-- begin --

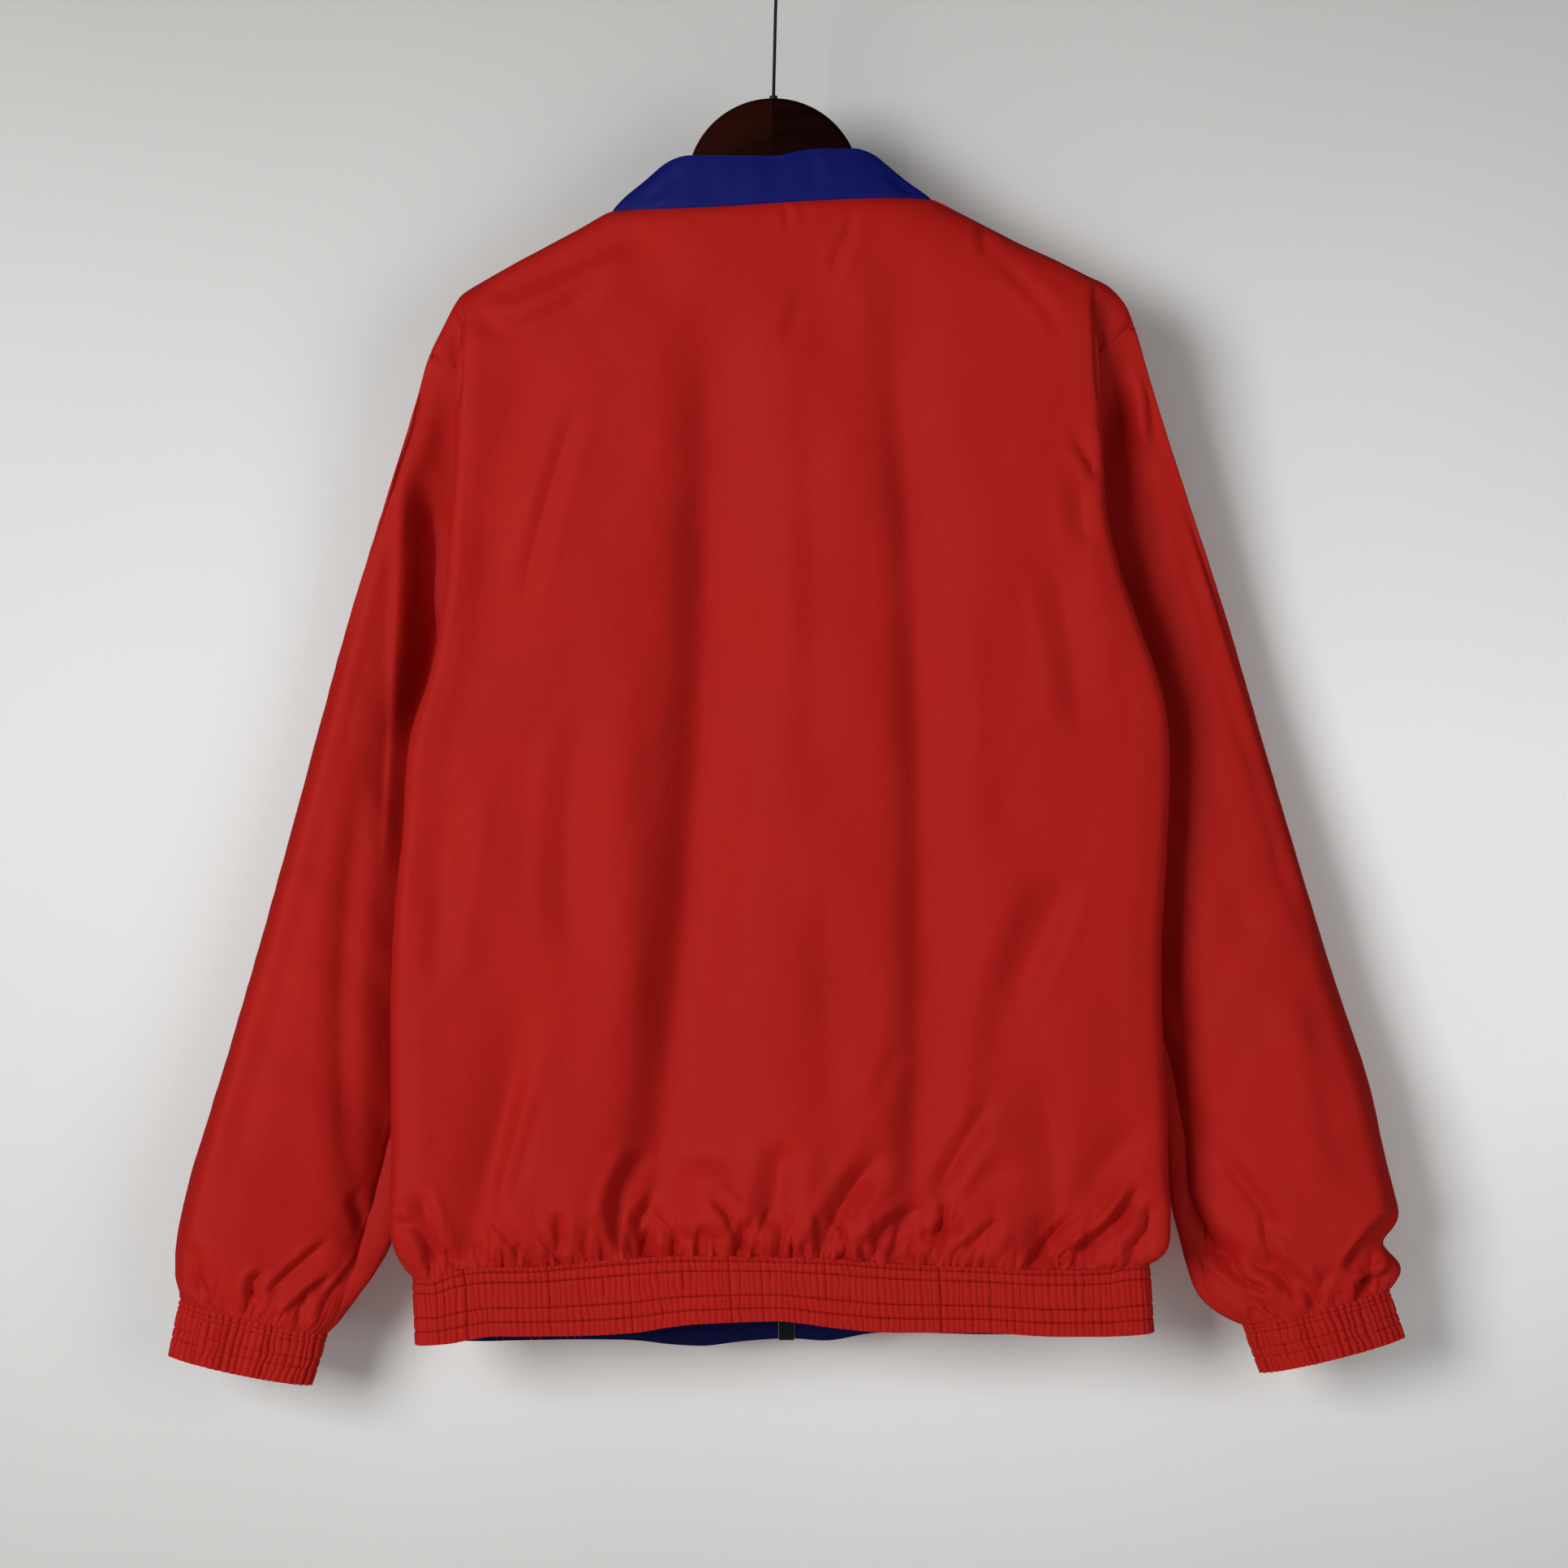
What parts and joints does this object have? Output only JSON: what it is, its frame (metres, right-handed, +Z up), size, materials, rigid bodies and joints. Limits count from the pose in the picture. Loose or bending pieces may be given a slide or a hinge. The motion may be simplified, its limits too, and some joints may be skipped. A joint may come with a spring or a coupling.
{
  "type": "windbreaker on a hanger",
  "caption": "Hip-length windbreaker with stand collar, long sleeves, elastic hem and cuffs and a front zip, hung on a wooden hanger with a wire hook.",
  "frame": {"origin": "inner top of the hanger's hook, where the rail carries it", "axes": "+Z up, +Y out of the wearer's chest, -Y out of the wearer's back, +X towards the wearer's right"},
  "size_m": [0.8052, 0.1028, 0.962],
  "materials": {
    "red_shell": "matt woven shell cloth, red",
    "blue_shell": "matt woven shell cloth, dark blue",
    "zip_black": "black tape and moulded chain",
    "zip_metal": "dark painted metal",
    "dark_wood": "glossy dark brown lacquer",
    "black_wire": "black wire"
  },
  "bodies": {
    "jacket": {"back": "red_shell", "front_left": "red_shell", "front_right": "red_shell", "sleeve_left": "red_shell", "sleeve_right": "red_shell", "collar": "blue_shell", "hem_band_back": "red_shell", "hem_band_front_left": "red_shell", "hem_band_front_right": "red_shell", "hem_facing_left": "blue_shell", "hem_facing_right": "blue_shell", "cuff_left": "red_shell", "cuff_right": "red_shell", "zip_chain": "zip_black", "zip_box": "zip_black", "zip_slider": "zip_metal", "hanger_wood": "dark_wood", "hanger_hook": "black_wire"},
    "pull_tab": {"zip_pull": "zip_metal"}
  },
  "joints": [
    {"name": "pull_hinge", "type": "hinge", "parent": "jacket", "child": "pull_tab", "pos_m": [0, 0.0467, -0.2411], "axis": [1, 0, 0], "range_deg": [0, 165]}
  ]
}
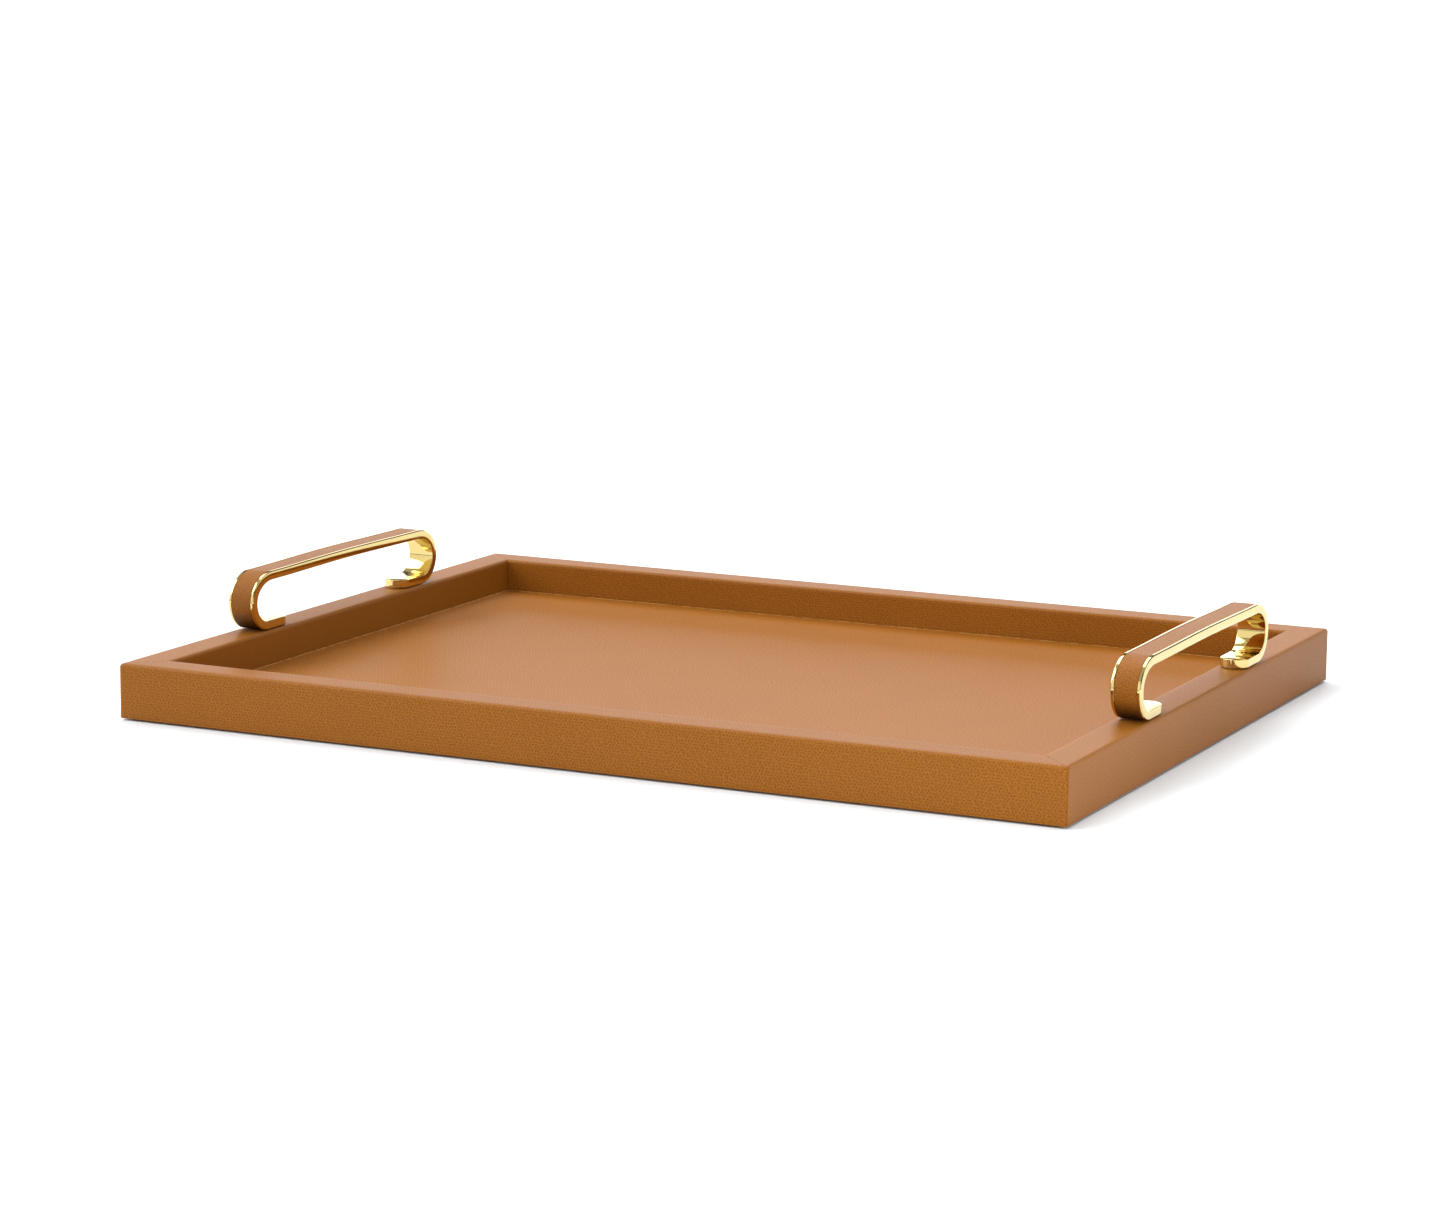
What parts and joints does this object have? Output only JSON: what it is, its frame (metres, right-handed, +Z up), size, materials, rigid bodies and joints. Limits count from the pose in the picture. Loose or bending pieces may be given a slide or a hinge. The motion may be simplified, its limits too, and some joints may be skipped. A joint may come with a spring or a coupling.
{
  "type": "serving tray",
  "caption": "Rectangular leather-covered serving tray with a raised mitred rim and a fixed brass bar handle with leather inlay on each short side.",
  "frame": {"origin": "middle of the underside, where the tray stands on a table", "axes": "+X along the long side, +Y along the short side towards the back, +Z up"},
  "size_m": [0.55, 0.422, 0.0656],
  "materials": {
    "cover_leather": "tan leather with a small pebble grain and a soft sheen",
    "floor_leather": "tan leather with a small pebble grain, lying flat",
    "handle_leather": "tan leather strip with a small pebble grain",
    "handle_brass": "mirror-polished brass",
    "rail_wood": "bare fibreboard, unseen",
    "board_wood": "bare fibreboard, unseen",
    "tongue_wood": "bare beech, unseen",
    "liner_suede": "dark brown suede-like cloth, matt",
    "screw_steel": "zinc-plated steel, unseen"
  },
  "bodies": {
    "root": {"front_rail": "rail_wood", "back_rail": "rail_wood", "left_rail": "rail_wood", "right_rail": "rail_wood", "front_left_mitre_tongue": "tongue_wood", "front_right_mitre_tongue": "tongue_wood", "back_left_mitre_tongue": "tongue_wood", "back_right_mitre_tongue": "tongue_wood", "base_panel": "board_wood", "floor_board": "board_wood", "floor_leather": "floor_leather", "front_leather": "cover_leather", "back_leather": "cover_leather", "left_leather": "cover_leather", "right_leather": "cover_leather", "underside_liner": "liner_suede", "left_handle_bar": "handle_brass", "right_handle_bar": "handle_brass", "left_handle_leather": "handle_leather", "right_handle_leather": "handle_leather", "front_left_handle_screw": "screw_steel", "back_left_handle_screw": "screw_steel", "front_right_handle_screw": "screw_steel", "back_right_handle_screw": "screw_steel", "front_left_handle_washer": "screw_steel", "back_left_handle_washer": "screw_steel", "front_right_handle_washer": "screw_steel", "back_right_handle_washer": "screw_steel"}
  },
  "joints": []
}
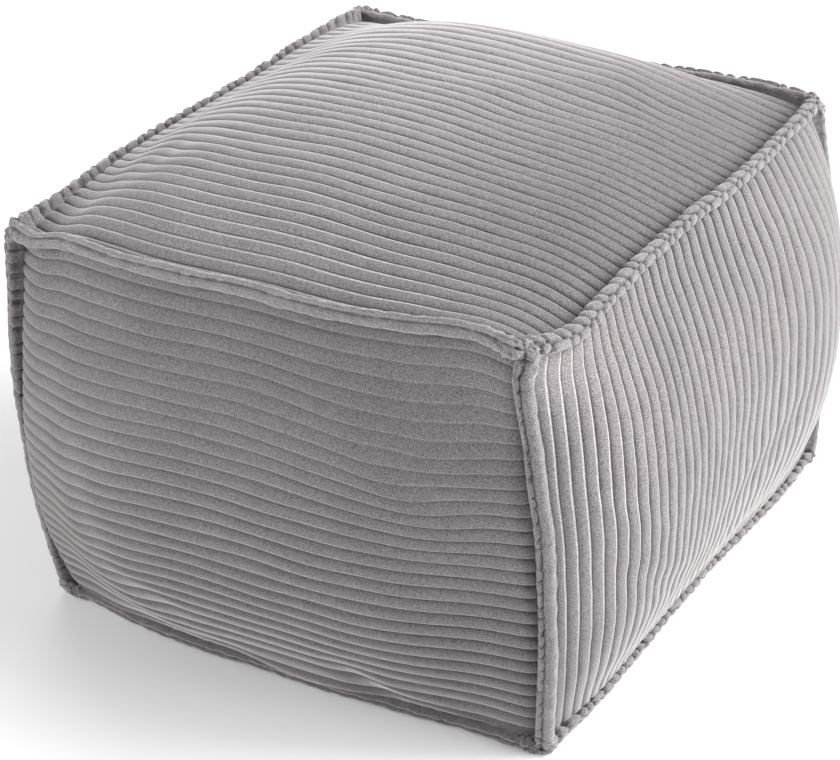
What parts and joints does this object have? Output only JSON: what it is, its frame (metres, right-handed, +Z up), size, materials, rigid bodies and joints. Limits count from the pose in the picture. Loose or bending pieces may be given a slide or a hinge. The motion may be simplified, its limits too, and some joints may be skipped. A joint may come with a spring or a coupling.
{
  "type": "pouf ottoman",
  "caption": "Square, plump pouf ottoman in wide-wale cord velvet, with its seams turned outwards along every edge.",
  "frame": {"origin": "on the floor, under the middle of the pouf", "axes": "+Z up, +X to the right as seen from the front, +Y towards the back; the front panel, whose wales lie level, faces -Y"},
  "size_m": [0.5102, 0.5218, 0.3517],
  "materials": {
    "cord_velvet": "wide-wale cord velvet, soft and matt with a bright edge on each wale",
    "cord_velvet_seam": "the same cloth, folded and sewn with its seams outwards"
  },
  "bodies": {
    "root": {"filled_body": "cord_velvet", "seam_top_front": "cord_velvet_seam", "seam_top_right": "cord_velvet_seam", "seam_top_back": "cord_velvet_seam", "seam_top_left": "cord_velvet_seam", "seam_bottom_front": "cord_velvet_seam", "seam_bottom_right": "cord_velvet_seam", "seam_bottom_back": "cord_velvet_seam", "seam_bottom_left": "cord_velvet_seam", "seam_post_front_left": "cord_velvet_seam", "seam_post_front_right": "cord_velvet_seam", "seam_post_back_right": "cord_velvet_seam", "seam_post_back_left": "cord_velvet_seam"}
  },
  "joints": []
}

-- end --

Short problem
Copy every record character for character. Skip the pictures.

Result
What parts and joints does this object have? Output only JSON: what it is, its frame (metres, right-handed, +Z up), size, materials, rigid bodies and joints. Limits count from the pose in the picture. Loose or bending pieces may be given a slide or a hinge. The motion may be simplified, its limits too, and some joints may be skipped. A joint may come with a spring or a coupling.
{
  "type": "windbreaker on a hanger",
  "caption": "Hip-length windbreaker with stand collar, long sleeves, elastic hem and cuffs and a front zip, hung on a wooden hanger with a wire hook.",
  "frame": {"origin": "inner top of the hanger's hook, where the rail carries it", "axes": "+Z up, +Y out of the wearer's chest, -Y out of the wearer's back, +X towards the wearer's right"},
  "size_m": [0.8052, 0.1028, 0.962],
  "materials": {
    "red_shell": "matt woven shell cloth, red",
    "blue_shell": "matt woven shell cloth, dark blue",
    "zip_black": "black tape and moulded chain",
    "zip_metal": "dark painted metal",
    "dark_wood": "glossy dark brown lacquer",
    "black_wire": "black wire"
  },
  "bodies": {
    "jacket": {"back": "red_shell", "front_left": "red_shell", "front_right": "red_shell", "sleeve_left": "red_shell", "sleeve_right": "red_shell", "collar": "blue_shell", "hem_band_back": "red_shell", "hem_band_front_left": "red_shell", "hem_band_front_right": "red_shell", "hem_facing_left": "blue_shell", "hem_facing_right": "blue_shell", "cuff_left": "red_shell", "cuff_right": "red_shell", "zip_chain": "zip_black", "zip_box": "zip_black", "zip_slider": "zip_metal", "hanger_wood": "dark_wood", "hanger_hook": "black_wire"},
    "pull_tab": {"zip_pull": "zip_metal"}
  },
  "joints": [
    {"name": "pull_hinge", "type": "hinge", "parent": "jacket", "child": "pull_tab", "pos_m": [0, 0.0467, -0.2411], "axis": [1, 0, 0], "range_deg": [0, 165]}
  ]
}
What parts and joints does this object have? Output only JSON: what it is, its frame (metres, right-handed, +Z up), size, materials, rigid bodies and joints. Limits count from the pose in the picture. Loose or bending pieces may be given a slide or a hinge. The motion may be simplified, its limits too, and some joints may be skipped. A joint may come with a spring or a coupling.
{
  "type": "serving tray",
  "caption": "Rectangular leather-covered serving tray with a raised mitred rim and a fixed brass bar handle with leather inlay on each short side.",
  "frame": {"origin": "middle of the underside, where the tray stands on a table", "axes": "+X along the long side, +Y along the short side towards the back, +Z up"},
  "size_m": [0.55, 0.422, 0.0656],
  "materials": {
    "cover_leather": "tan leather with a small pebble grain and a soft sheen",
    "floor_leather": "tan leather with a small pebble grain, lying flat",
    "handle_leather": "tan leather strip with a small pebble grain",
    "handle_brass": "mirror-polished brass",
    "rail_wood": "bare fibreboard, unseen",
    "board_wood": "bare fibreboard, unseen",
    "tongue_wood": "bare beech, unseen",
    "liner_suede": "dark brown suede-like cloth, matt",
    "screw_steel": "zinc-plated steel, unseen"
  },
  "bodies": {
    "root": {"front_rail": "rail_wood", "back_rail": "rail_wood", "left_rail": "rail_wood", "right_rail": "rail_wood", "front_left_mitre_tongue": "tongue_wood", "front_right_mitre_tongue": "tongue_wood", "back_left_mitre_tongue": "tongue_wood", "back_right_mitre_tongue": "tongue_wood", "base_panel": "board_wood", "floor_board": "board_wood", "floor_leather": "floor_leather", "front_leather": "cover_leather", "back_leather": "cover_leather", "left_leather": "cover_leather", "right_leather": "cover_leather", "underside_liner": "liner_suede", "left_handle_bar": "handle_brass", "right_handle_bar": "handle_brass", "left_handle_leather": "handle_leather", "right_handle_leather": "handle_leather", "front_left_handle_screw": "screw_steel", "back_left_handle_screw": "screw_steel", "front_right_handle_screw": "screw_steel", "back_right_handle_screw": "screw_steel", "front_left_handle_washer": "screw_steel", "back_left_handle_washer": "screw_steel", "front_right_handle_washer": "screw_steel", "back_right_handle_washer": "screw_steel"}
  },
  "joints": []
}
What parts and joints does this object have? Output only JSON: what it is, its frame (metres, right-handed, +Z up), size, materials, rigid bodies and joints. Limits count from the pose in the picture. Loose or bending pieces may be given a slide or a hinge. The motion may be simplified, its limits too, and some joints may be skipped. A joint may come with a spring or a coupling.
{
  "type": "pouf ottoman",
  "caption": "Square, plump pouf ottoman in wide-wale cord velvet, with its seams turned outwards along every edge.",
  "frame": {"origin": "on the floor, under the middle of the pouf", "axes": "+Z up, +X to the right as seen from the front, +Y towards the back; the front panel, whose wales lie level, faces -Y"},
  "size_m": [0.5102, 0.5218, 0.3517],
  "materials": {
    "cord_velvet": "wide-wale cord velvet, soft and matt with a bright edge on each wale",
    "cord_velvet_seam": "the same cloth, folded and sewn with its seams outwards"
  },
  "bodies": {
    "root": {"filled_body": "cord_velvet", "seam_top_front": "cord_velvet_seam", "seam_top_right": "cord_velvet_seam", "seam_top_back": "cord_velvet_seam", "seam_top_left": "cord_velvet_seam", "seam_bottom_front": "cord_velvet_seam", "seam_bottom_right": "cord_velvet_seam", "seam_bottom_back": "cord_velvet_seam", "seam_bottom_left": "cord_velvet_seam", "seam_post_front_left": "cord_velvet_seam", "seam_post_front_right": "cord_velvet_seam", "seam_post_back_right": "cord_velvet_seam", "seam_post_back_left": "cord_velvet_seam"}
  },
  "joints": []
}